Mr. Bersin, a former U.S. attorney here, took charge of the school system in 1998. Soon after, he appointed Anthony J. Alvarado, a nationally known urban education reformer from New York City, as the chancellor of instruction. One of their first acts was to set up a new Institute for Learning in the central office to oversee all instructional and professional-development activities.
Their initial focus was on improving the ability of principals to lead teaching and learning. Instructional leaders—all former principals—held monthly, daylong conferences for principals on instructional issues. Principals were required to spend at least two hours in classrooms each day observing practice.
The district mandated a new, three-hour “literacy” block for reading and writing in elementary schools. Centrally trained “peer coaches” were assigned to each school to work with teachers on instructional strategies. In secondary schools, literacy- and math-content administrators replaced department chairs. The district also offered teachers a range of paid professional-development courses on aspects of the changes.
In collaboration with local high er education institutions, the district established an Educational Leadership Development Academy to identify and train future school leaders. Some 90 percent of principals have assumed their jobs on Mr. Bersin’s watch. A redesigned human-resources strategy has reduced the number of uncertified or emergency-licensed teachers from 409 in 2001-02 to just 17 this school year. The district also increased help for struggling students, such as reduced class sizes and accelerated literacy and math classes for low-performing 6th graders and high schoolers. The system also provided extra support to eight of its lowest-performing elementary schools.
Redirecting Resources
To pay for the Blueprint priorities, which have cost from $62 million to $108 million a year, the school system engaged in a massive reallocation of resources.
“I was shocked at the extent to which there really was a huge impact here, in terms of shifts of resources, both money and people,” said Jane Hannaway, the director of the Education Policy Center at the Washington-based Urban Institute.
In 1999, the district eliminated 104 central-office positions that did not support teaching and learning. It did away with more than 600 instructional-aide positions, citing evidence that they did not help raise student achievement. The central office also took direct control of the vast majority of federal Title I money targeted at poor children, most of which had previously been controlled by schools, and used it to support Blueprint activities. Similarly, the district redirected state categorical grants. And it raised nearly $40 million from private foundations for fiscal 2001 to 2004 to support its initiatives.
Those strategies appear to have paid off—at least in elementary literacy. The proportion of elementary pupils scoring above the 50th percentile in reading on the Stanford Achievement Test-9th Edition rose from 44 percent in 1998 to 57 percent in 2003, a rate of growth faster than in seven other large California districts, according to Daphna Bassok and Margaret E. Raymond of Stanford University.
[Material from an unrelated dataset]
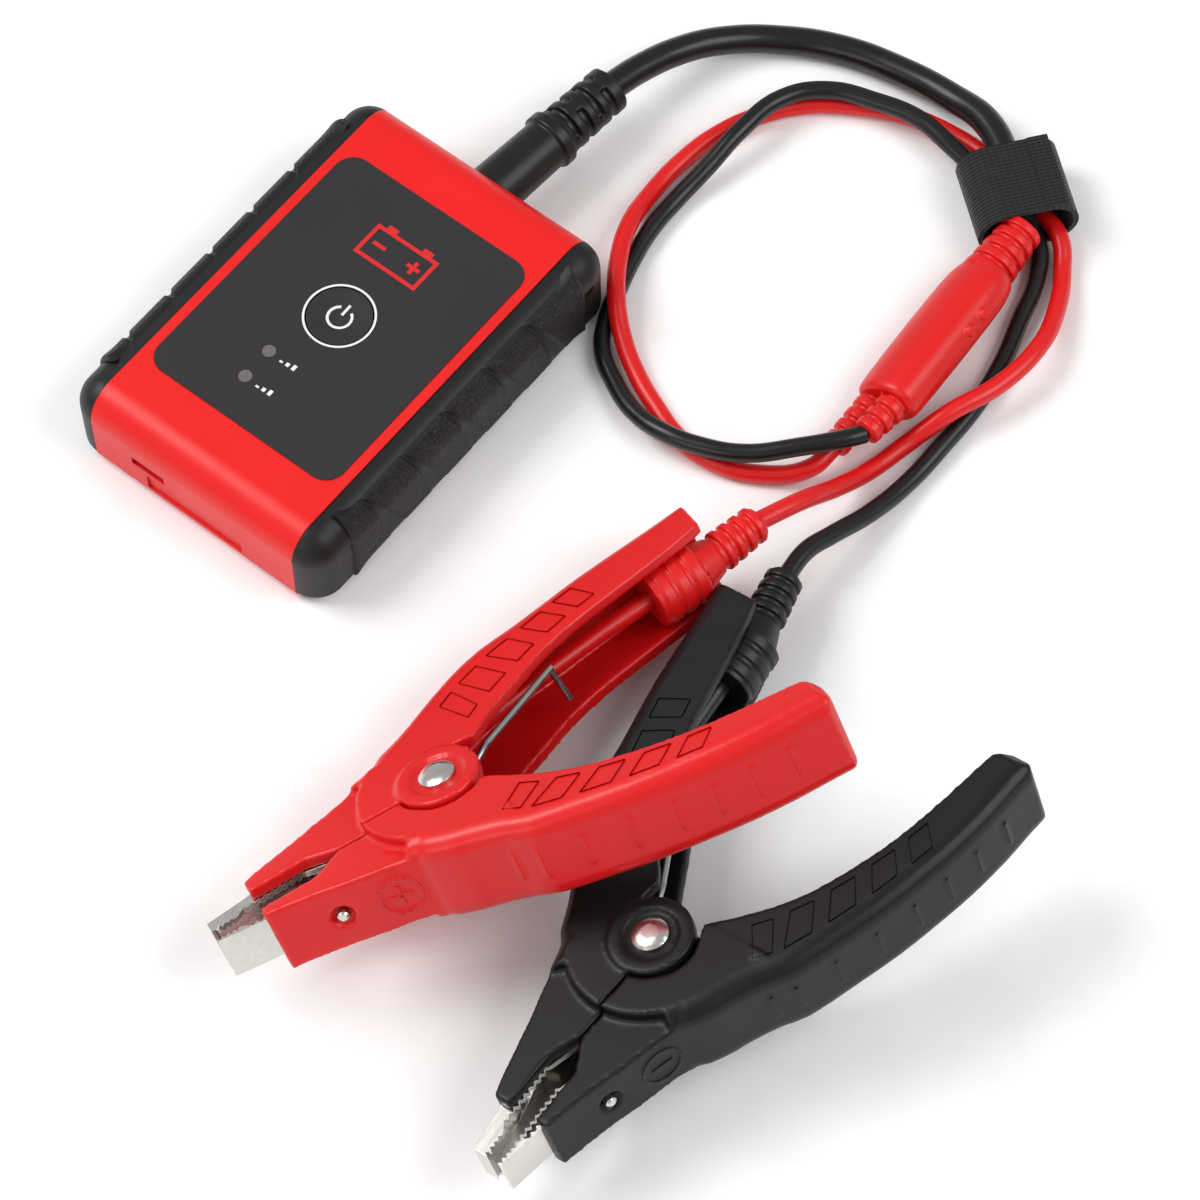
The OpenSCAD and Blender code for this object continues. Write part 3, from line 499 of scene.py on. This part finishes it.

Such trends were reflected on the California standards tests from 2001 to 2003. Progress has been steepest among low-performing schools and minority students. But the district has made less pronounced gains in math and even fewer at the high school level. Moreover, scores have leveled off, and San Diego has yet to see a significant reduction in the number of schools in the lowest categories on the state’s performance index.
Political Price
Mr. Bersin’s take-no-prisoners approach also has come at a cost, including a school board bitterly split 3-2 during his tenure; a teachers’ union adamantly opposed to him and his policies; and a teaching force that, while supporting many of the initiatives, is ambivalent about his leadership.
“That broad acceptance and intense commitment to retain these reforms in classrooms has yet to happen,” said Larry Cuban, a professor of education, also at Stanford, who argued that without teachers’ trust, the reforms “will falter and ultimately fail.”
Whether a new school board can find opportunities for cooperation and consolidation awaits the outcome of next month’s election of three newcomers to the board.
Several of the papers also suggested that while the single-minded focus on instruction was vital, it may have gone too far: Inattention to operational issues could compromise those efforts.
Now, the district is attempting to launch a second stage of reform in the midst of budget cuts. That next phase includes redesigning high schools, returning more autonomy and authority to school sites, and putting a new accountability framework in place.
But some of the experts gathered here questioned whether principals steeped in being instructional leaders are ready to think strategically about budgets and operations. And many argued that the biggest obstacles, provisions in the union contract, remain. Given the acrimonious relationship between the union, the San Diego Education Association, and the superintendent, significant contract changes are unlikely on Mr. Bersin’s watch, observers say.
Terry Pesta, the president of the National Education Association affiliate, contends that the union has been shut out. “They look at our contract as something to get around rather than something to work with,” he said.
“One of the difficulties of this urban school reform,” said Mr. Bersin, “is that we somehow think we can do it without struggle.”